SUPPLIED DATA -
—————

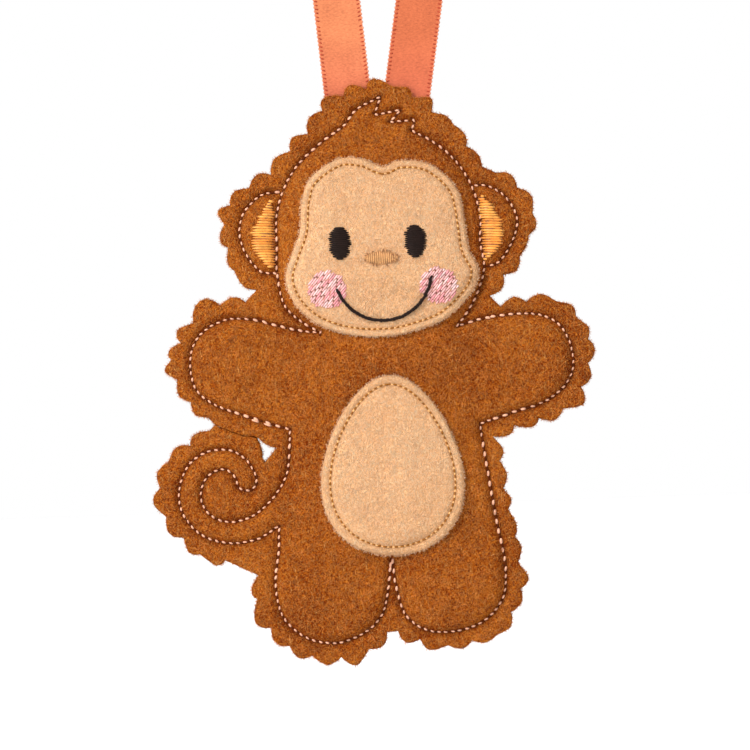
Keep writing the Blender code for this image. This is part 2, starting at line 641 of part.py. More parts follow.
def main():
    shape = Shape()
    face = smooth_line(FACE_EDGE, SEAM_STEP, closed=True)[:-1]
    loops = {
        "face": face,
        "face_seam": inset_line(face, FACE_SEAM_INSET),
        "tummy": egg(0.0, 32),
        "tummy_seam": egg(TUMMY_SEAM_INSET, 30),
        "nose": ellipse(*NOSE, 10),
        "left_inner_ear": np.array(LEFT_INNER_EAR),
        "right_inner_ear": np.array(RIGHT_INNER_EAR),
    }
    for name, (centre, half) in {**EYES, **CHEEKS}.items():
        loops[name] = ellipse(centre, half, 12)
    panels = list(shape.felts.values())
    front_map = FeltMap(shape, panels + list(loops.values()), [*shape.seams.values(), mouth_line()])
    back_map = FeltMap(shape, panels, list(shape.seams.values()))

    root = pivot_empty("felt_monkey", 0.0, 0.0)
    lower = pivot_empty("ribbon_fold_pivot", 0.0, RIBBON_FOLD_Z, root)
    upper = pivot_empty("ribbon_bend_pivot", 0.0, RIBBON_BEND_Z, lower)
    parents = {
        "body": root,
        "left_arm": pivot_empty("left_arm_pivot", *fold_middle(LEFT_ARM_FOLD), root),
        "right_arm": pivot_empty("right_arm_pivot", *fold_middle(RIGHT_ARM_FOLD), root),
        "legs": pivot_empty("hip_pivot", *fold_middle(HIP_FOLD), root),
    }
    add_felts(shape, front_map, back_map, parents)
    add_appliques(front_map, loops, root)
    add_embroidery(shape, front_map, loops, root)
    add_stitching(shape, loops, parents)
    add_stuffing(shape, parents)
    add_ribbon(root, lower, upper)


for old in list(bpy.data.objects):
    bpy.data.objects.remove(old)
COLLECTION = bpy.data.collections.new("stuffed_monkey")
bpy.context.scene.collection.children.link(COLLECTION)
main()
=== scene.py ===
"""The visible model of the stuffed felt monkey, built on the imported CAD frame.

Outlines are (x, z) pairs in millimetres in the row frame. The monkey faces -Y.
"""

import json
import math

import bpy
import numpy as np
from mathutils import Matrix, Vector, noise
from mathutils.bvhtree import BVHTree
from mathutils.geometry import delaunay_2d_cdt


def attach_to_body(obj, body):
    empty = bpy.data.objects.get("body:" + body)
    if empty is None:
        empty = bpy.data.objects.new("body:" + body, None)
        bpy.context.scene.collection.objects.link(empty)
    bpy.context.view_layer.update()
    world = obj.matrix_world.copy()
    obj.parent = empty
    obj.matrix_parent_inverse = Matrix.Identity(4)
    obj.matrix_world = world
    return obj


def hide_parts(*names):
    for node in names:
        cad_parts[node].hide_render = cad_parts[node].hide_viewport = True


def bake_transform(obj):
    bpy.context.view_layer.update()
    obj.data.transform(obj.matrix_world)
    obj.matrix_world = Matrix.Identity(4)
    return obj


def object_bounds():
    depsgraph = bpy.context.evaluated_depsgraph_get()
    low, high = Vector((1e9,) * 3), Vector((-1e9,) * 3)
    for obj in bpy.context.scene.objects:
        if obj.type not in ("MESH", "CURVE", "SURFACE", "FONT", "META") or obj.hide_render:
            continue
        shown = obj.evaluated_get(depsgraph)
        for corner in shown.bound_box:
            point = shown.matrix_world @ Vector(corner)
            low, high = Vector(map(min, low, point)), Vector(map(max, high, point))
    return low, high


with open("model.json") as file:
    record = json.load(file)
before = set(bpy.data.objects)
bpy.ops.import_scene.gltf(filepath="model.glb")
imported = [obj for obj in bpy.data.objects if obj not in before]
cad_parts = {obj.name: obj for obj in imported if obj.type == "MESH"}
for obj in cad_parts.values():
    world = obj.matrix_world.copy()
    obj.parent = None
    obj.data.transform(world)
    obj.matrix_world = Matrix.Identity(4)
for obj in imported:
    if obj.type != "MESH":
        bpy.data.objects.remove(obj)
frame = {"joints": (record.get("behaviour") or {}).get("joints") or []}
CAD_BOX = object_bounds()
JOINTS = {joint["name"]: joint for joint in frame["joints"]}
RNG = np.random.default_rng(11)
MM = 0.001

SEAM_Y = JOINTS["legs_flex"]["pos_m"][1] / MM
RIBBON_FOLD_Z = JOINTS["ribbon_fold"]["pos_m"][2] / MM
RIBBON_BEND_Z = JOINTS["ribbon_bend"]["pos_m"][2] / MM

# Heights of the felt's outer face from the seam plane, and how it dips at a line of stitches.
MARGIN = 1.75
FRONT_PUFF, BACK_PUFF = 3.0, 2.4
FRONT_PRESSURE, BACK_PRESSURE = 3.2, 2.6
STITCH_DIP, STITCH_DIP_WIDTH = 0.9, 0.8
FELT_THICKNESS = 1.45
APPLIQUE_THICKNESS = 1.15
APPLIQUE_DIP = 0.42

# Needle pitch of the outline: long on straight runs, short round bends.
LONG_PITCH, SHORT_PITCH = 2.0, 1.42
APPLIQUE_PITCH = 1.15

LEFT_ARM_FOLD = ((-25.8, 37.1), (-25.0, 5.85))
RIGHT_ARM_FOLD = ((20.9, 34.2), (20.6, 5.9))
HIP_FOLD = ((24.8, -19.3), (-27.5, -20.3))

TIP = True  # marks the tip of a tooth between two notches of a pinked edge
HEAD_CUT = [
    (-25.8, 37.1), (-28.6, 37.9, TIP), (-30.2, 41.0), (-31.5, 42.7, TIP), (-31.3, 45.7),
    (-32.9, 47.4, TIP), (-31.9, 50.4), (-33.1, 53.1, TIP), (-30.6, 54.2), (-29.8, 56.8, TIP),
    (-26.7, 57.5), (-25.0, 60.1, TIP), (-22.2, 60.0), (-21.5, 63.1, TIP), (-18.2, 64.6),
    (-17.7, 67.3, TIP), (-14.5, 67.9), (-14.2, 71.0, TIP), (-11.5, 72.5), (-11.0, 75.1, TIP),
    (-7.1, 75.2), (-5.7, 77.4, TIP), (-2.5, 76.5), (-0.9, 78.6, TIP), (2.4, 77.1), (6.0, 76.5, TIP),
    (6.5, 74.6), (10.5, 74.4, TIP), (10.5, 71.5), (13.3, 70.7, TIP), (14.7, 69.0), (17.0, 66.8, TIP),
    (17.2, 64.4), (19.5, 62.7, TIP), (20.3, 60.2), (23.0, 58.9), (26.0, 58.4, TIP), (27.1, 55.8),
    (29.5, 54.6, TIP), (30.2, 52.9), (30.1, 50.4), (30.7, 47.9, TIP), (29.0, 46.0), (28.7, 44.2, TIP),
    (27.2, 41.9), (26.5, 39.2, TIP), (23.7, 38.5), (23.5, 35.7, TIP), (20.9, 34.2),
]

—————

EXERCISE GOAL - Write out each line exactly as it appears, from the line with "back_map = FeltMap(shape, panels, list(shape.seams.values()))" up to and including the line with "for node in".

ANSWER FOR THE TASK -
    back_map = FeltMap(shape, panels, list(shape.seams.values()))

    root = pivot_empty("felt_monkey", 0.0, 0.0)
    lower = pivot_empty("ribbon_fold_pivot", 0.0, RIBBON_FOLD_Z, root)
    upper = pivot_empty("ribbon_bend_pivot", 0.0, RIBBON_BEND_Z, lower)
    parents = {
        "body": root,
        "left_arm": pivot_empty("left_arm_pivot", *fold_middle(LEFT_ARM_FOLD), root),
        "right_arm": pivot_empty("right_arm_pivot", *fold_middle(RIGHT_ARM_FOLD), root),
        "legs": pivot_empty("hip_pivot", *fold_middle(HIP_FOLD), root),
    }
    add_felts(shape, front_map, back_map, parents)
    add_appliques(front_map, loops, root)
    add_embroidery(shape, front_map, loops, root)
    add_stitching(shape, loops, parents)
    add_stuffing(shape, parents)
    add_ribbon(root, lower, upper)


for old in list(bpy.data.objects):
    bpy.data.objects.remove(old)
COLLECTION = bpy.data.collections.new("stuffed_monkey")
bpy.context.scene.collection.children.link(COLLECTION)
main()
=== scene.py ===
"""The visible model of the stuffed felt monkey, built on the imported CAD frame.

Outlines are (x, z) pairs in millimetres in the row frame. The monkey faces -Y.
"""

import json
import math

import bpy
import numpy as np
from mathutils import Matrix, Vector, noise
from mathutils.bvhtree import BVHTree
from mathutils.geometry import delaunay_2d_cdt


def attach_to_body(obj, body):
    empty = bpy.data.objects.get("body:" + body)
    if empty is None:
        empty = bpy.data.objects.new("body:" + body, None)
        bpy.context.scene.collection.objects.link(empty)
    bpy.context.view_layer.update()
    world = obj.matrix_world.copy()
    obj.parent = empty
    obj.matrix_parent_inverse = Matrix.Identity(4)
    obj.matrix_world = world
    return obj


def hide_parts(*names):
    for node in names:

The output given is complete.